● **Exercise requirements**
Take down each entry exactly as written.

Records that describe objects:
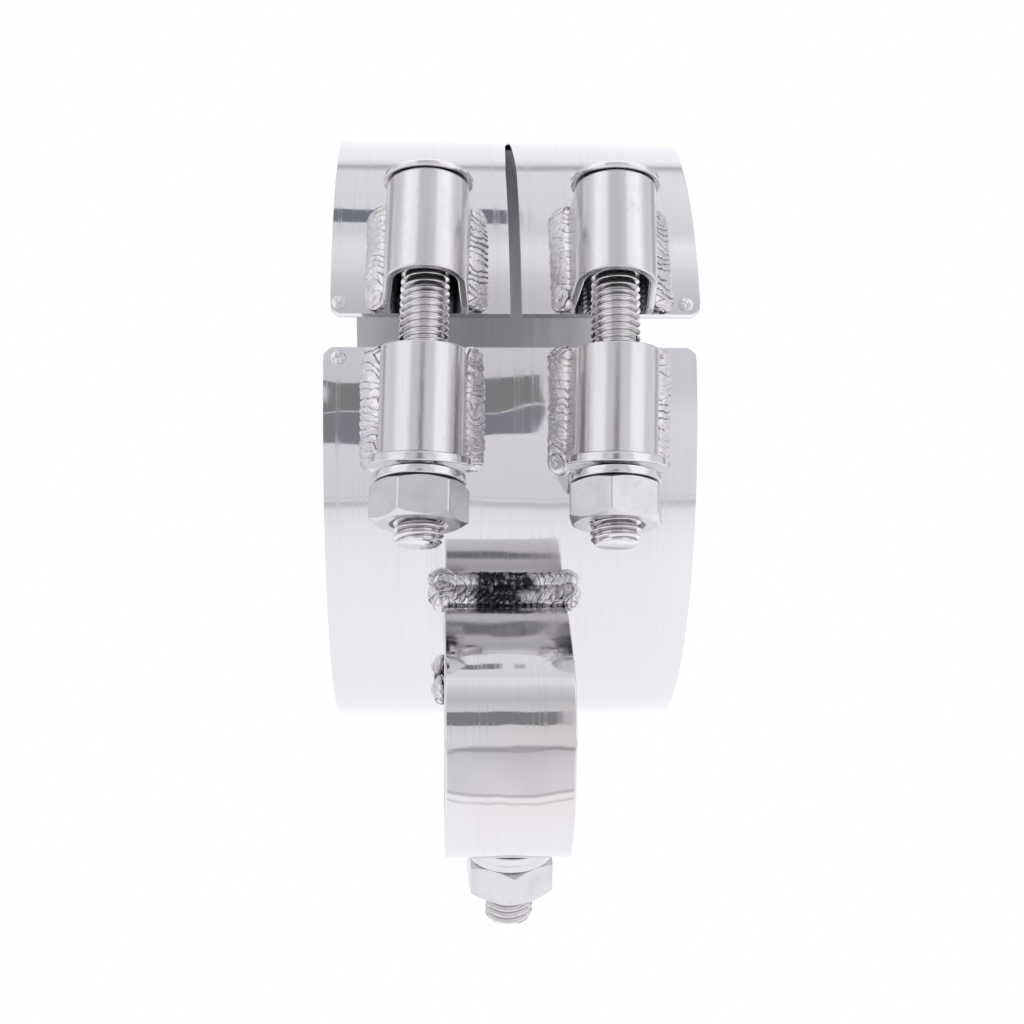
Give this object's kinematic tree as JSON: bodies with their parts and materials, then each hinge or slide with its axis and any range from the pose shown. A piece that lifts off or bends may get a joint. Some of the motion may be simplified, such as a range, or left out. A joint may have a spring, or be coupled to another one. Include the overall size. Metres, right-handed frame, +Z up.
{
  "type": "wide band exhaust clamp",
  "caption": "Slotted wide stainless band with tangential through bolts in welded saddles, and a welded hanger loop with its own bolt and nut.",
  "frame": {"origin": "middle of the band's bore, on the pipe's axis", "axes": "+X along the pipe, +Z up as pictured, -Y towards the gap and the bolts"},
  "size_m": [0.076, 0.1648, 0.1723],
  "materials": {
    "band_steel": "polished stainless strip with fine rolling grain",
    "saddle_steel": "polished stainless strip, formed",
    "loop_steel": "polished stainless strip, faintly tinted by welding",
    "weld_bead": "bright rippled weld metal",
    "tinted_weld": "rippled weld metal with dark heat tint",
    "bolt_steel": "bright stainless thread, slightly warm",
    "washer_steel": "bright stamped stainless",
    "nut_steel": "satin bright stainless"
  },
  "bodies": {
    "clamp": {"band": "band_steel", "saddle_upper_left": "saddle_steel", "saddle_upper_right": "saddle_steel", "saddle_lower_left": "saddle_steel", "saddle_lower_right": "saddle_steel", "bolt_left": "bolt_steel", "bolt_right": "bolt_steel", "hanger_loop": "loop_steel", "hanger_bolt": "bolt_steel", "welds_upper_left": "weld_bead", "welds_upper_right": "weld_bead", "welds_lower_left": "weld_bead", "welds_lower_right": "weld_bead", "loop_weld_front": "tinted_weld", "loop_weld_back": "tinted_weld", "corner_tacks": "weld_bead"},
    "washers_left": {"flat_washer_left": "washer_steel", "spring_washer_left": "washer_steel"},
    "washers_right": {"flat_washer_right": "washer_steel", "spring_washer_right": "washer_steel"},
    "washers_hanger": {"hanger_flat_washer": "washer_steel", "hanger_spring_washer": "washer_steel"},
    "nut_left": {"nut_left": "nut_steel"},
    "nut_right": {"nut_right": "nut_steel"},
    "nut_hanger": {"hanger_nut": "nut_steel"}
  },
  "joints": [
    {"name": "washers_left_slide", "type": "slide", "parent": "clamp", "child": "washers_left", "axis": [-0.0236, -0.2981, -0.9542], "range_m": [0, 0.00413]},
    {"name": "nut_left_turn", "type": "hinge", "parent": "washers_left", "child": "nut_left", "pos_m": [-0.01897, -0.08589, -0.01401], "axis": [-0.0236, -0.2981, -0.9542], "range_deg": [0, 900]},
    {"name": "washers_right_slide", "type": "slide", "parent": "clamp", "child": "washers_right", "axis": [-0.0236, -0.2981, -0.9542], "range_m": [0, 0.00413]},
    {"name": "nut_right_turn", "type": "hinge", "parent": "washers_right", "child": "nut_right", "pos_m": [0.01903, -0.08589, -0.01401], "axis": [-0.0236, -0.2981, -0.9542], "range_deg": [0, 900]},
    {"name": "washers_hanger_slide", "type": "slide", "parent": "clamp", "child": "washers_hanger", "axis": [0, 0.3256, -0.9455], "range_m": [0, 0.00825]},
    {"name": "nut_hanger_turn", "type": "hinge", "parent": "washers_hanger", "child": "nut_hanger", "pos_m": [-0.0003, -0.06074, -0.09119], "axis": [0, 0.3256, -0.9455], "range_deg": [0, 1800]}
  ],
  "couplings": [
    {"joint": "washers_left_slide", "follows": "nut_left_turn", "m_per_rad": 0.00023873},
    {"joint": "washers_right_slide", "follows": "nut_right_turn", "m_per_rad": 0.00023873},
    {"joint": "washers_hanger_slide", "follows": "nut_hanger_turn", "m_per_rad": 0.00023873}
  ]
}
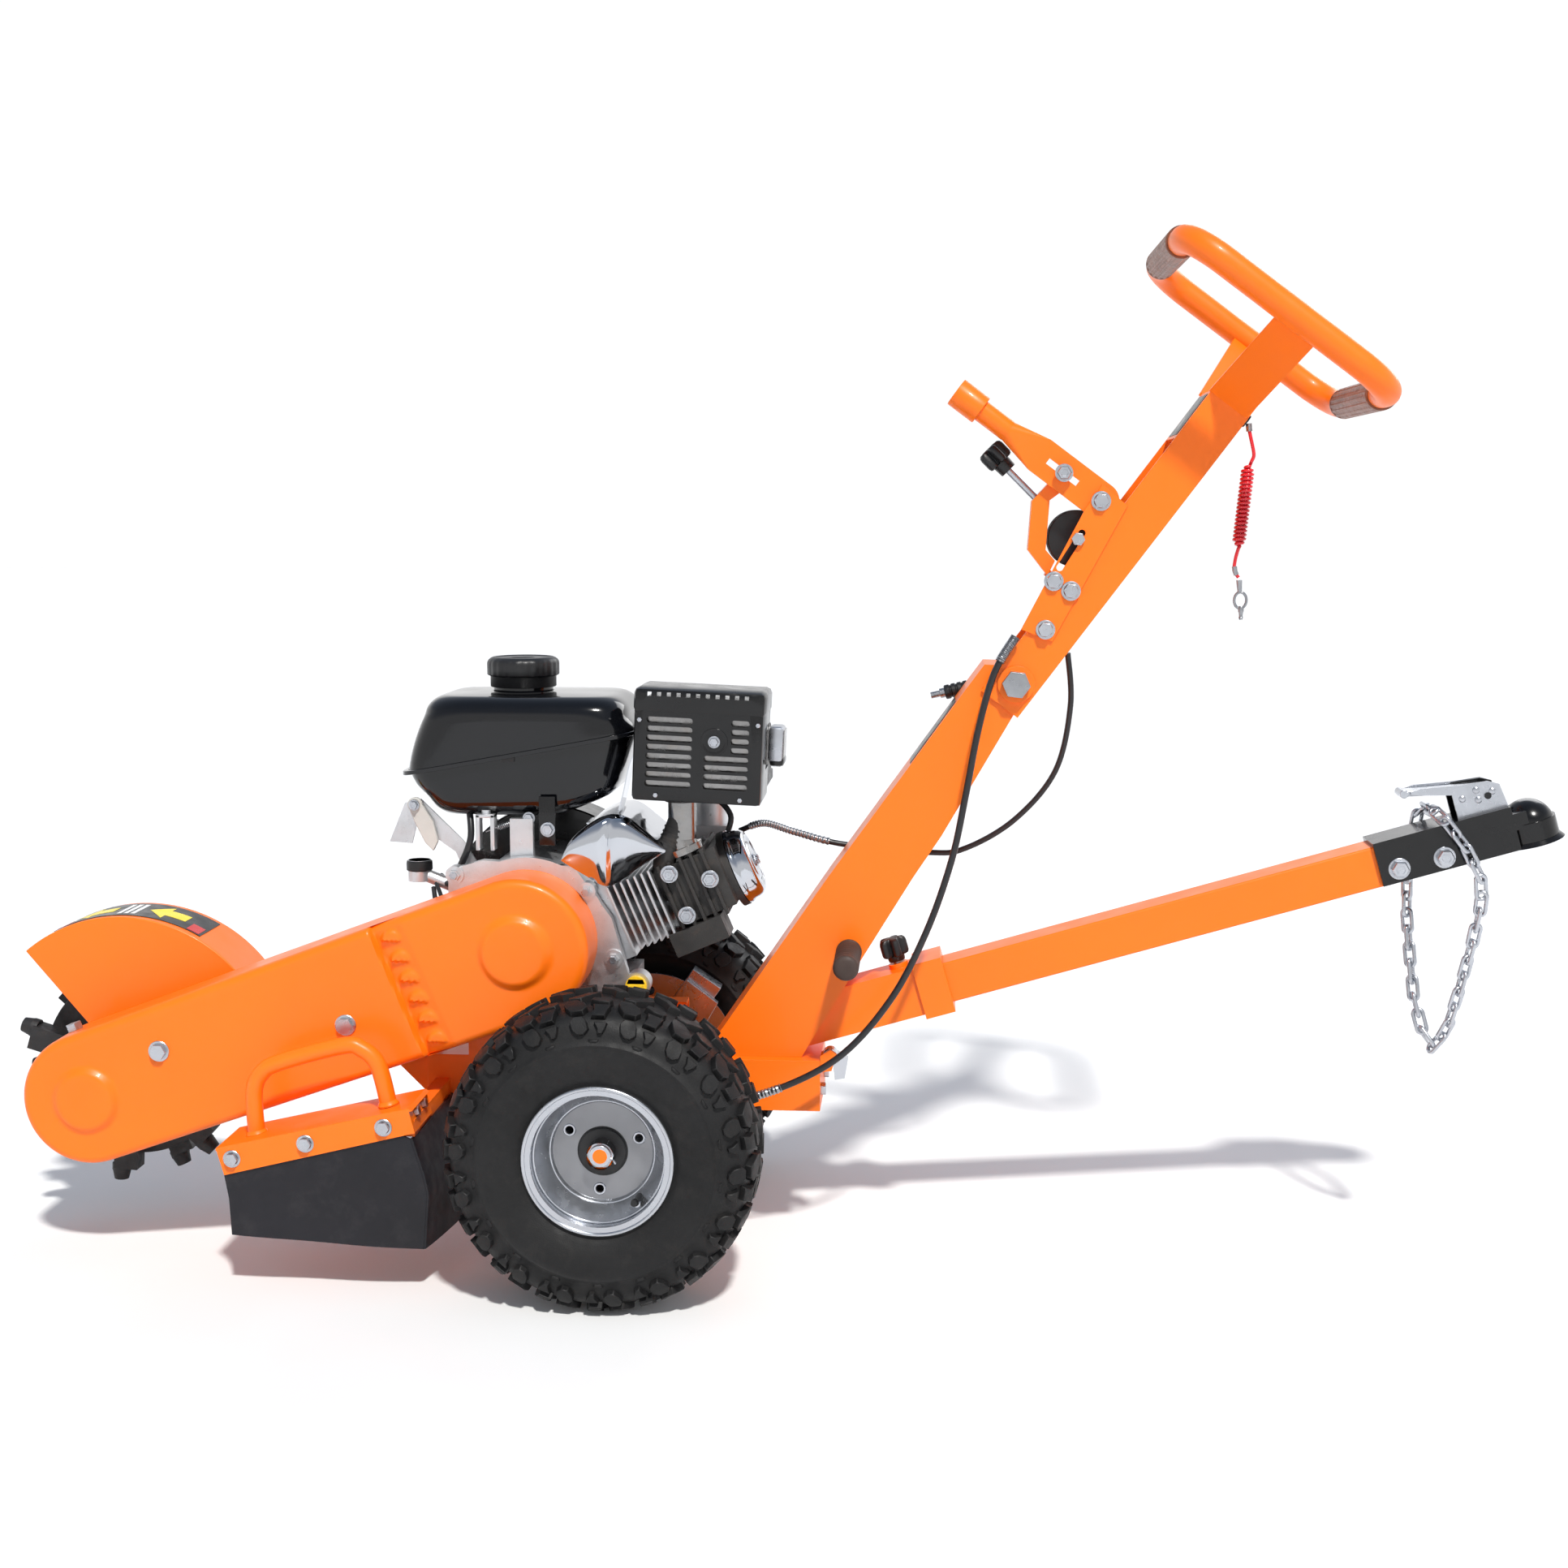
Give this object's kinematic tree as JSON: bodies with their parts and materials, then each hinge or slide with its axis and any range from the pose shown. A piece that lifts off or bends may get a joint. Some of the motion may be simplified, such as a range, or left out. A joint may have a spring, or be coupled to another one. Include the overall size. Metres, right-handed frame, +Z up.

● **Output below**
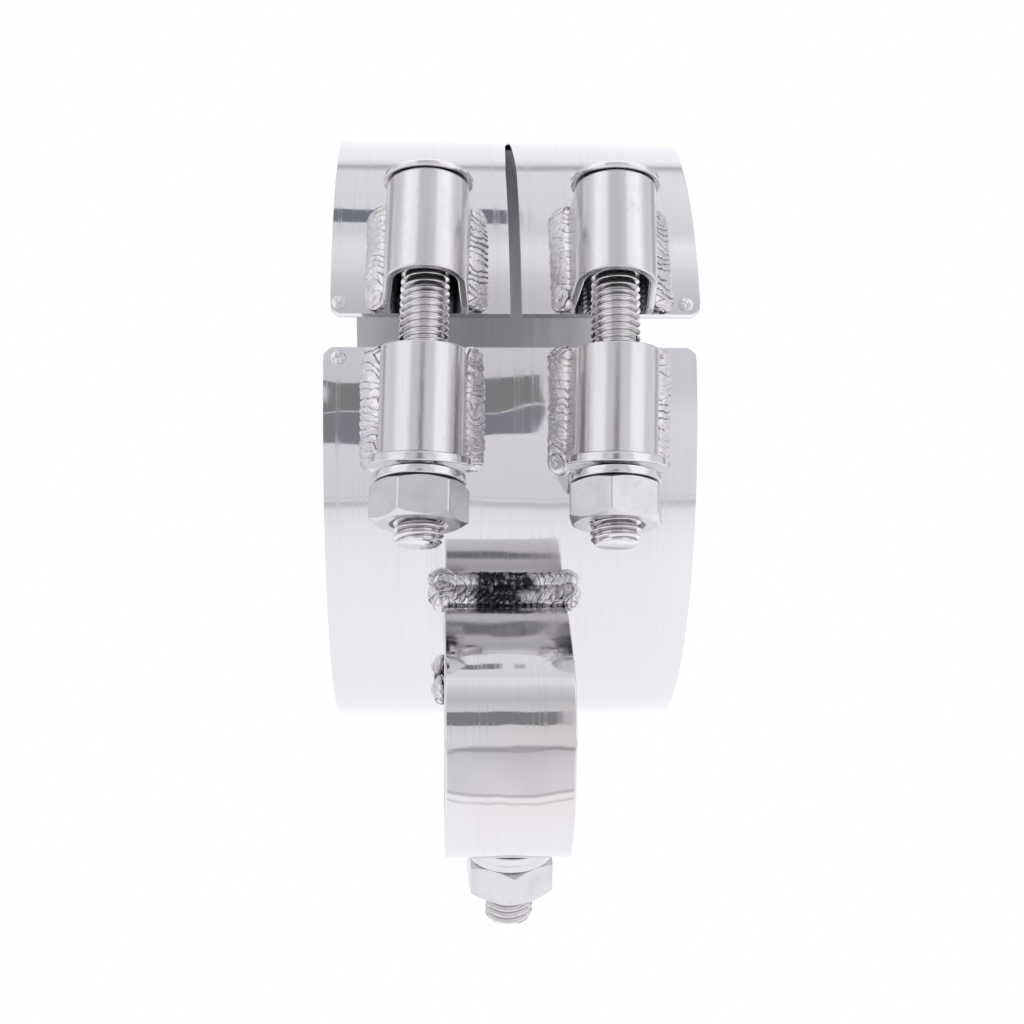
Give this object's kinematic tree as JSON: bodies with their parts and materials, then each hinge or slide with its axis and any range from the pose shown. A piece that lifts off or bends may get a joint. Some of the motion may be simplified, such as a range, or left out. A joint may have a spring, or be coupled to another one. Include the overall size. Metres, right-handed frame, +Z up.
{
  "type": "wide band exhaust clamp",
  "caption": "Slotted wide stainless band with tangential through bolts in welded saddles, and a welded hanger loop with its own bolt and nut.",
  "frame": {"origin": "middle of the band's bore, on the pipe's axis", "axes": "+X along the pipe, +Z up as pictured, -Y towards the gap and the bolts"},
  "size_m": [0.076, 0.1648, 0.1723],
  "materials": {
    "band_steel": "polished stainless strip with fine rolling grain",
    "saddle_steel": "polished stainless strip, formed",
    "loop_steel": "polished stainless strip, faintly tinted by welding",
    "weld_bead": "bright rippled weld metal",
    "tinted_weld": "rippled weld metal with dark heat tint",
    "bolt_steel": "bright stainless thread, slightly warm",
    "washer_steel": "bright stamped stainless",
    "nut_steel": "satin bright stainless"
  },
  "bodies": {
    "clamp": {"band": "band_steel", "saddle_upper_left": "saddle_steel", "saddle_upper_right": "saddle_steel", "saddle_lower_left": "saddle_steel", "saddle_lower_right": "saddle_steel", "bolt_left": "bolt_steel", "bolt_right": "bolt_steel", "hanger_loop": "loop_steel", "hanger_bolt": "bolt_steel", "welds_upper_left": "weld_bead", "welds_upper_right": "weld_bead", "welds_lower_left": "weld_bead", "welds_lower_right": "weld_bead", "loop_weld_front": "tinted_weld", "loop_weld_back": "tinted_weld", "corner_tacks": "weld_bead"},
    "washers_left": {"flat_washer_left": "washer_steel", "spring_washer_left": "washer_steel"},
    "washers_right": {"flat_washer_right": "washer_steel", "spring_washer_right": "washer_steel"},
    "washers_hanger": {"hanger_flat_washer": "washer_steel", "hanger_spring_washer": "washer_steel"},
    "nut_left": {"nut_left": "nut_steel"},
    "nut_right": {"nut_right": "nut_steel"},
    "nut_hanger": {"hanger_nut": "nut_steel"}
  },
  "joints": [
    {"name": "washers_left_slide", "type": "slide", "parent": "clamp", "child": "washers_left", "axis": [-0.0236, -0.2981, -0.9542], "range_m": [0, 0.00413]},
    {"name": "nut_left_turn", "type": "hinge", "parent": "washers_left", "child": "nut_left", "pos_m": [-0.01897, -0.08589, -0.01401], "axis": [-0.0236, -0.2981, -0.9542], "range_deg": [0, 900]},
    {"name": "washers_right_slide", "type": "slide", "parent": "clamp", "child": "washers_right", "axis": [-0.0236, -0.2981, -0.9542], "range_m": [0, 0.00413]},
    {"name": "nut_right_turn", "type": "hinge", "parent": "washers_right", "child": "nut_right", "pos_m": [0.01903, -0.08589, -0.01401], "axis": [-0.0236, -0.2981, -0.9542], "range_deg": [0, 900]},
    {"name": "washers_hanger_slide", "type": "slide", "parent": "clamp", "child": "washers_hanger", "axis": [0, 0.3256, -0.9455], "range_m": [0, 0.00825]},
    {"name": "nut_hanger_turn", "type": "hinge", "parent": "washers_hanger", "child": "nut_hanger", "pos_m": [-0.0003, -0.06074, -0.09119], "axis": [0, 0.3256, -0.9455], "range_deg": [0, 1800]}
  ],
  "couplings": [
    {"joint": "washers_left_slide", "follows": "nut_left_turn", "m_per_rad": 0.00023873},
    {"joint": "washers_right_slide", "follows": "nut_right_turn", "m_per_rad": 0.00023873},
    {"joint": "washers_hanger_slide", "follows": "nut_hanger_turn", "m_per_rad": 0.00023873}
  ]
}
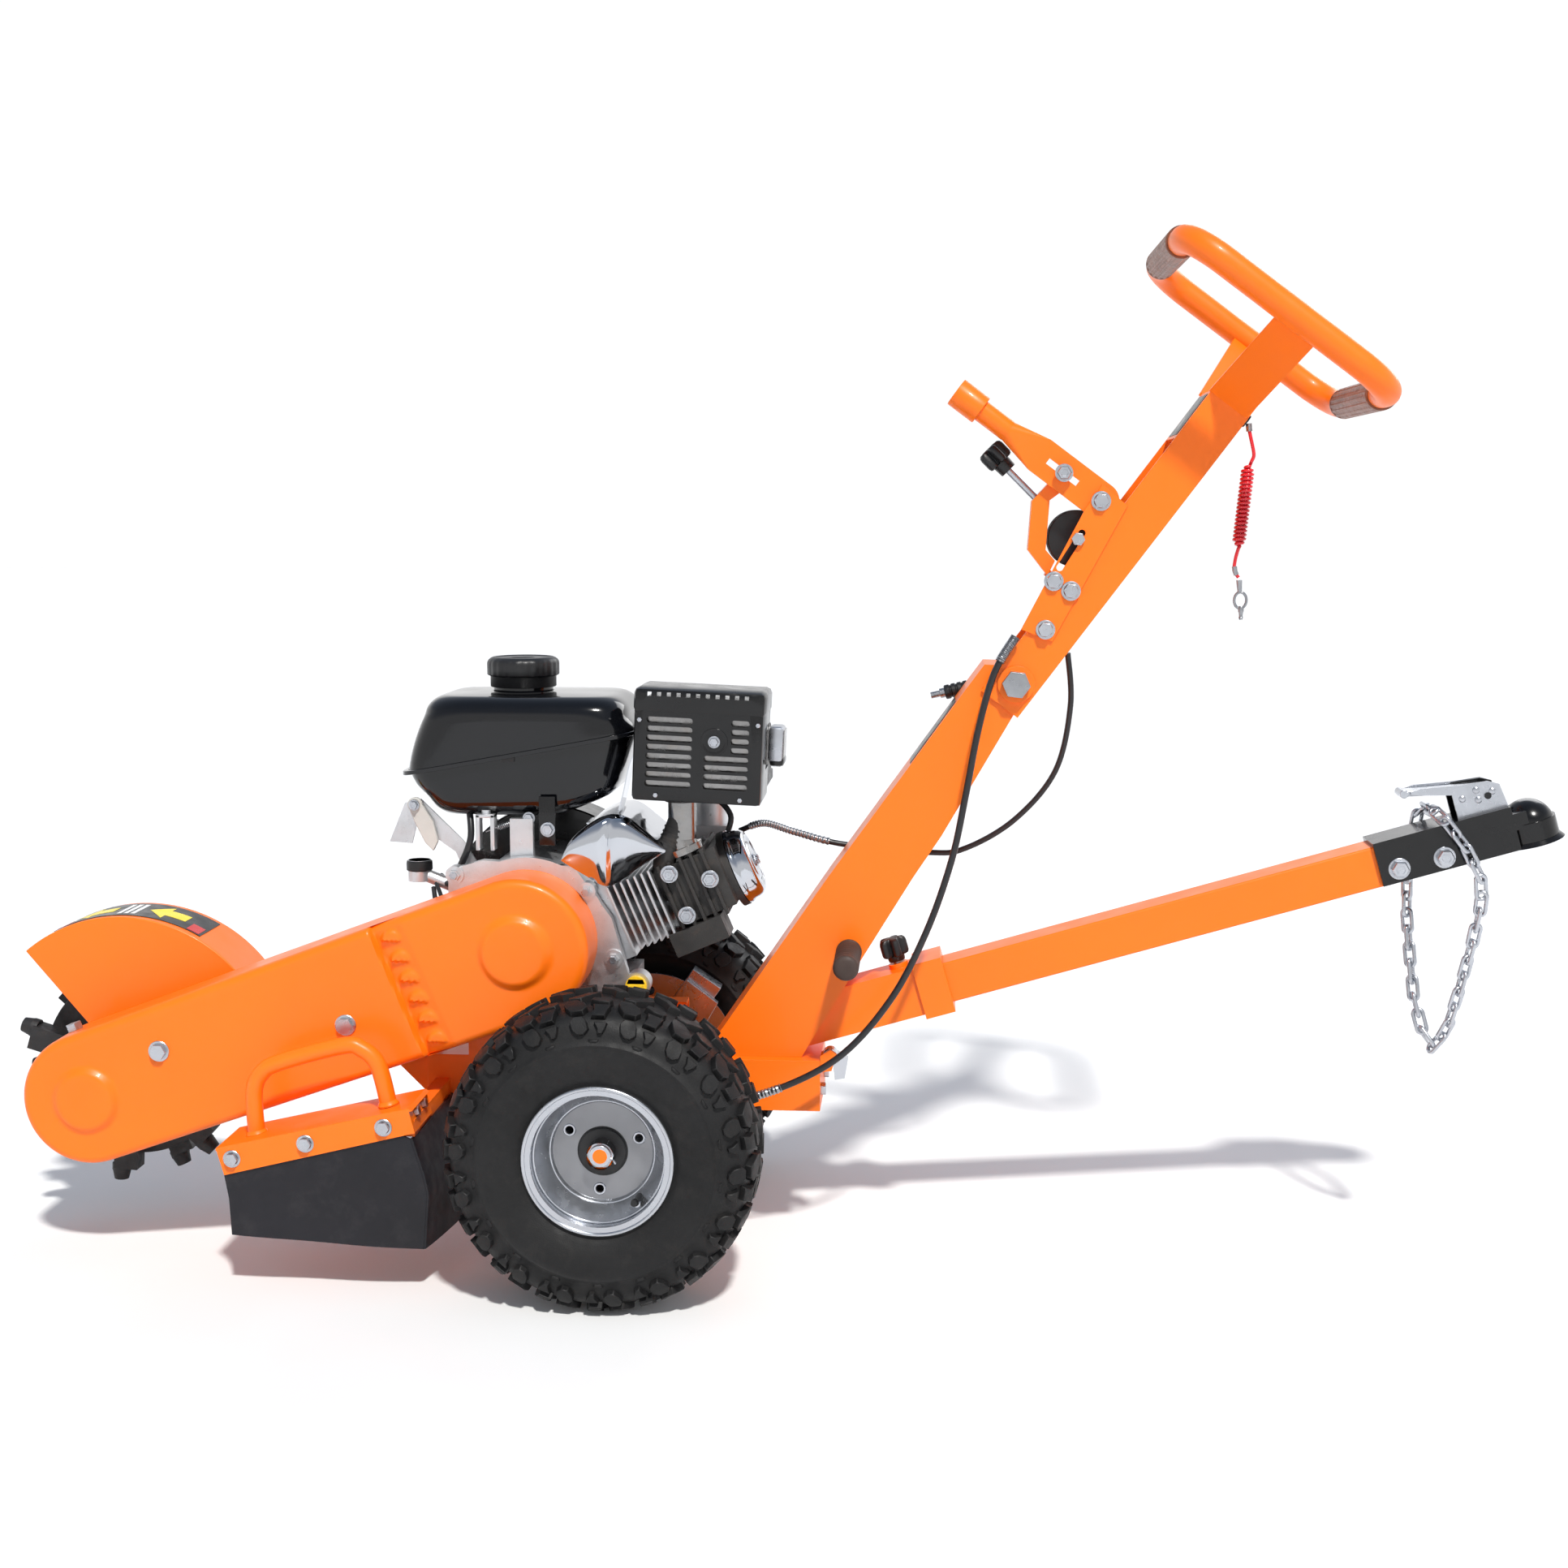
Give this object's kinematic tree as JSON: bodies with their parts and materials, then each hinge or slide with its axis and any range from the pose shown. A piece that lifts off or bends may get a joint. Some of the motion may be simplified, such as a range, or left out. A joint may have a spring, or be coupled to another one. Include the overall size. Metres, right-handed frame, +Z up.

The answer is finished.